$100,000 Non-Pecuniary Assessment for Onset of Degenerative Disc Disease Pain
A common pattern following the trauma of a motor vehicle collision is the onset of symptoms in an otherwise asymptomatic degenerative spine. Reasons for judgement were released this week by the BC Supreme Court, Courtenay Registry, dealing with such a fact pattern.
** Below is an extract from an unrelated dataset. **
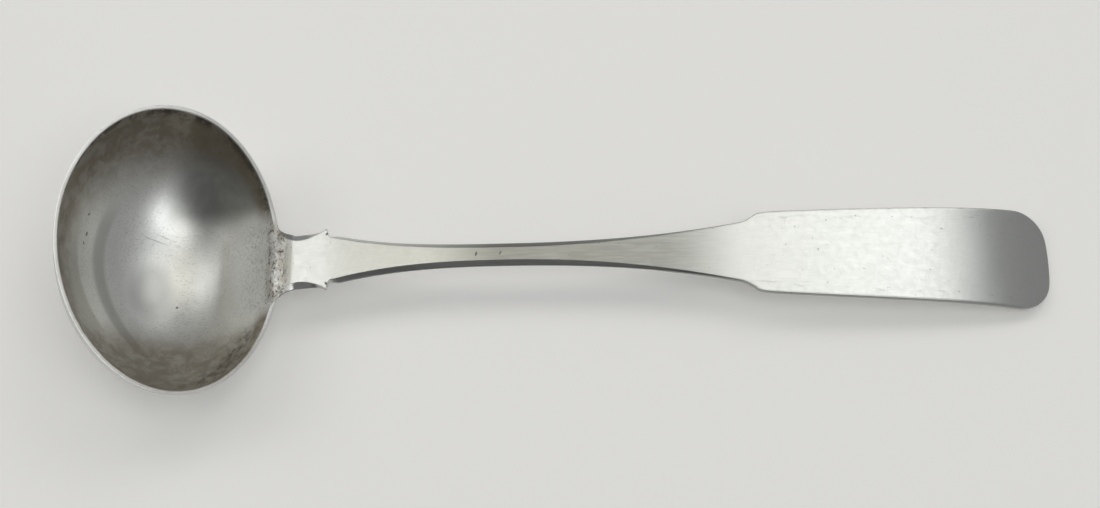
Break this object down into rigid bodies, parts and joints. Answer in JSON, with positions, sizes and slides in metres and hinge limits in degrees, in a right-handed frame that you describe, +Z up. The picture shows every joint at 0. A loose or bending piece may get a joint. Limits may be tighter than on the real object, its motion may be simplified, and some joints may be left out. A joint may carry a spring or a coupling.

In today’s case (McCarthy v. Davies) the Plaintiff was involved in a 2010 collision caused by the Defendant’s negligence. She sustained chronic pain in her neck and back which ultimately were diagnosed as originating from degenerative disc disease. The collision caused the onset of symptoms. The Court rejected the Defendant’s argument that the symptoms would have come on in any event and in assessing non-pecuniary damages at $100,000 Madam Justice Gerow provided the following reasons:
 In my view, the evidence establishes the probable cause of Ms. McCarthy’s ongoing neck, upper back and lower back pain is that the injuries she sustained in the accident exacerbated her pre-existing asymptomatic degenerative disc disease. While there was a risk that the degenerative disc disease in her neck and back would become symptomatic at some point in the future, the evidence is that she did not have neck or back pain prior to the accident. As stated by Dr. Leete, there are approximately 10 to 15% of patients who suffer from long term intrusive symptoms as a result of the trauma to their spines from a motor vehicle accident.
 Having reviewed the evidence I have concluded this is one of those cases, and the defendant is liable for Ms. McCarthy’s ongoing symptoms even though they may be more severe than expected due to her pre-existing condition. As stated by the experts, many individuals have degeneration in their spines without any symptoms. Accordingly I conclude Ms. McCarthy’s ongoing symptoms fall within the thin skull rule enunciated in Athey.
 I find that but for the accident Ms. McCarthy would not be suffering from the chronic pain in her neck, shoulder and back with the associated mental distress…
 Having considered the extent of the injuries, the fact that the symptoms have been ongoing four years with little improvement, the guarded prognosis for full recovery, as well as the authorities, I am of the view that the appropriate award for non-pecuniary damages is $100,000.